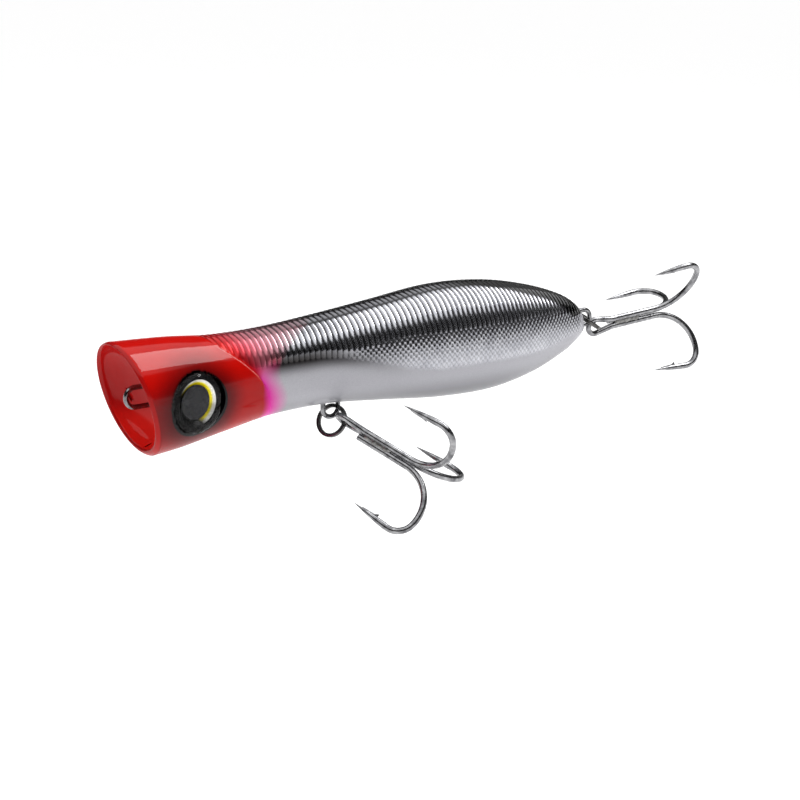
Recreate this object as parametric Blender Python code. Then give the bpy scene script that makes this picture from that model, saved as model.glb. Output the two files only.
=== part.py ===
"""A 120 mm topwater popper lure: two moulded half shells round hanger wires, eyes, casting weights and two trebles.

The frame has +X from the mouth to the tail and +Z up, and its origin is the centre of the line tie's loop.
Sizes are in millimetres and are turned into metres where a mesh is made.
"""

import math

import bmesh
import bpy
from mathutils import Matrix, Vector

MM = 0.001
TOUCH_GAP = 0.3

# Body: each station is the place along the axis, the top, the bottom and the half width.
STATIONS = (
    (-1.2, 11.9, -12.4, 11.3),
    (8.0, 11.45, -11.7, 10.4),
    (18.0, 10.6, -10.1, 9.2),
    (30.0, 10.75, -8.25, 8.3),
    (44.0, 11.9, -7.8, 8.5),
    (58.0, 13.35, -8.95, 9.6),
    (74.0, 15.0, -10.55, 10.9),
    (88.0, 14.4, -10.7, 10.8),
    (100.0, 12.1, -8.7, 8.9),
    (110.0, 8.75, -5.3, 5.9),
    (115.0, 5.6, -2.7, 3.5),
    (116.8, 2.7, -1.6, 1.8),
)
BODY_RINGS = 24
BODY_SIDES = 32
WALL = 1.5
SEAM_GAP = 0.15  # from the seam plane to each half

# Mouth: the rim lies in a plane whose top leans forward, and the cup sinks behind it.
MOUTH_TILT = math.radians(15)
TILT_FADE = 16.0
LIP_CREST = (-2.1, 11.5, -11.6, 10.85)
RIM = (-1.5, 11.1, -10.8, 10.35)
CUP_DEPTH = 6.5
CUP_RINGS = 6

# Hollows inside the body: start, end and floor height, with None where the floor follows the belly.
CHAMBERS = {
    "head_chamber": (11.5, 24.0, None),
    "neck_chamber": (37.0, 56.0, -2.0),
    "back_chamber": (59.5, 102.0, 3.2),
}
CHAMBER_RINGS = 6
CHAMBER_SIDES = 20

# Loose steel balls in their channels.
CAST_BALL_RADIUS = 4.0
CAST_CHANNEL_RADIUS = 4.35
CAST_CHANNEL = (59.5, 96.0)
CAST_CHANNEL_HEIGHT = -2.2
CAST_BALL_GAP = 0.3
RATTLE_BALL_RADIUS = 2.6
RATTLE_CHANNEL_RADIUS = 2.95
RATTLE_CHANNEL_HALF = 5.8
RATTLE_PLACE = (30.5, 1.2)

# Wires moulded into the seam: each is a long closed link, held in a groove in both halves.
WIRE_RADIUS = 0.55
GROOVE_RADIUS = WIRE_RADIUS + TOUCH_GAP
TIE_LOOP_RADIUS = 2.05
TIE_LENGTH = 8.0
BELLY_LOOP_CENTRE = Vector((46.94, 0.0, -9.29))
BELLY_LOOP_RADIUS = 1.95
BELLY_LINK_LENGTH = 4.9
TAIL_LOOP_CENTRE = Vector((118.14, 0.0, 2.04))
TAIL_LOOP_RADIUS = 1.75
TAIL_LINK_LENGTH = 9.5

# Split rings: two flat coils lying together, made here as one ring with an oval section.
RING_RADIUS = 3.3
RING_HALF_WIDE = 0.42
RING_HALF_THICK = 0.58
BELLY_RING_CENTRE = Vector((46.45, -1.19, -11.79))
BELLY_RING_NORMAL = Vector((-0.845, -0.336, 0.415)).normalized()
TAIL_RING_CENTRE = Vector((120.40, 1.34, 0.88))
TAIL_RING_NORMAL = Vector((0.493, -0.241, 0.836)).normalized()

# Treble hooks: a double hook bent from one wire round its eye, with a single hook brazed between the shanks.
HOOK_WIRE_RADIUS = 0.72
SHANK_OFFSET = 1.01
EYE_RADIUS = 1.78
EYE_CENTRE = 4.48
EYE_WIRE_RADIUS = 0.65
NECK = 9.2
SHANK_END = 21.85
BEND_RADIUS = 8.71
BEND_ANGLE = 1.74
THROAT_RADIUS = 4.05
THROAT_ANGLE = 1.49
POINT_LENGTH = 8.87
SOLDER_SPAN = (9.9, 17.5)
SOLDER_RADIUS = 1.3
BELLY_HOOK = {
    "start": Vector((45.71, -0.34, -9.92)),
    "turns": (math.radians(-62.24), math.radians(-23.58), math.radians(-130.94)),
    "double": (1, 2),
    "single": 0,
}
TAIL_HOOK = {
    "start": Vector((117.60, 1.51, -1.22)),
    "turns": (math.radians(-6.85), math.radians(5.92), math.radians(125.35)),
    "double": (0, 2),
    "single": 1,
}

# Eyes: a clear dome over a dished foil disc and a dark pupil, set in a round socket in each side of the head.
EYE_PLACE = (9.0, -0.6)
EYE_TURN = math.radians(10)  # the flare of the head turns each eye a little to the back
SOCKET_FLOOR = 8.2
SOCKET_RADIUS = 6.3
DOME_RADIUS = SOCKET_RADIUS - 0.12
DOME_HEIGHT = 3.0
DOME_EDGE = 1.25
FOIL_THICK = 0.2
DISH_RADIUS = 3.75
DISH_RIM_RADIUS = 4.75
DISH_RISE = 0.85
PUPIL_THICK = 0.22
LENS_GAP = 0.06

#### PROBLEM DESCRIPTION
The lines from the top of the data above down to the line containing "RATTLE_PLACE = (30.5, 1.2)" are to be copied exactly; no other line should appear.

#### ANSWER TO THE TASK
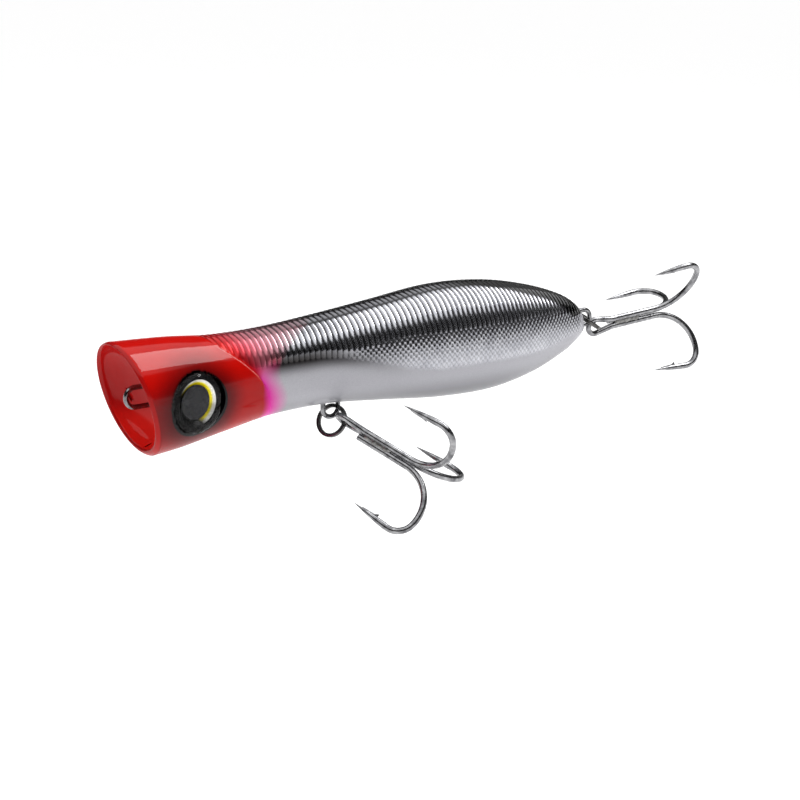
Recreate this object as parametric Blender Python code. Then give the bpy scene script that makes this picture from that model, saved as model.glb. Output the two files only.
=== part.py ===
"""A 120 mm topwater popper lure: two moulded half shells round hanger wires, eyes, casting weights and two trebles.

The frame has +X from the mouth to the tail and +Z up, and its origin is the centre of the line tie's loop.
Sizes are in millimetres and are turned into metres where a mesh is made.
"""

import math

import bmesh
import bpy
from mathutils import Matrix, Vector

MM = 0.001
TOUCH_GAP = 0.3

# Body: each station is the place along the axis, the top, the bottom and the half width.
STATIONS = (
    (-1.2, 11.9, -12.4, 11.3),
    (8.0, 11.45, -11.7, 10.4),
    (18.0, 10.6, -10.1, 9.2),
    (30.0, 10.75, -8.25, 8.3),
    (44.0, 11.9, -7.8, 8.5),
    (58.0, 13.35, -8.95, 9.6),
    (74.0, 15.0, -10.55, 10.9),
    (88.0, 14.4, -10.7, 10.8),
    (100.0, 12.1, -8.7, 8.9),
    (110.0, 8.75, -5.3, 5.9),
    (115.0, 5.6, -2.7, 3.5),
    (116.8, 2.7, -1.6, 1.8),
)
BODY_RINGS = 24
BODY_SIDES = 32
WALL = 1.5
SEAM_GAP = 0.15  # from the seam plane to each half

# Mouth: the rim lies in a plane whose top leans forward, and the cup sinks behind it.
MOUTH_TILT = math.radians(15)
TILT_FADE = 16.0
LIP_CREST = (-2.1, 11.5, -11.6, 10.85)
RIM = (-1.5, 11.1, -10.8, 10.35)
CUP_DEPTH = 6.5
CUP_RINGS = 6

# Hollows inside the body: start, end and floor height, with None where the floor follows the belly.
CHAMBERS = {
    "head_chamber": (11.5, 24.0, None),
    "neck_chamber": (37.0, 56.0, -2.0),
    "back_chamber": (59.5, 102.0, 3.2),
}
CHAMBER_RINGS = 6
CHAMBER_SIDES = 20

# Loose steel balls in their channels.
CAST_BALL_RADIUS = 4.0
CAST_CHANNEL_RADIUS = 4.35
CAST_CHANNEL = (59.5, 96.0)
CAST_CHANNEL_HEIGHT = -2.2
CAST_BALL_GAP = 0.3
RATTLE_BALL_RADIUS = 2.6
RATTLE_CHANNEL_RADIUS = 2.95
RATTLE_CHANNEL_HALF = 5.8
RATTLE_PLACE = (30.5, 1.2)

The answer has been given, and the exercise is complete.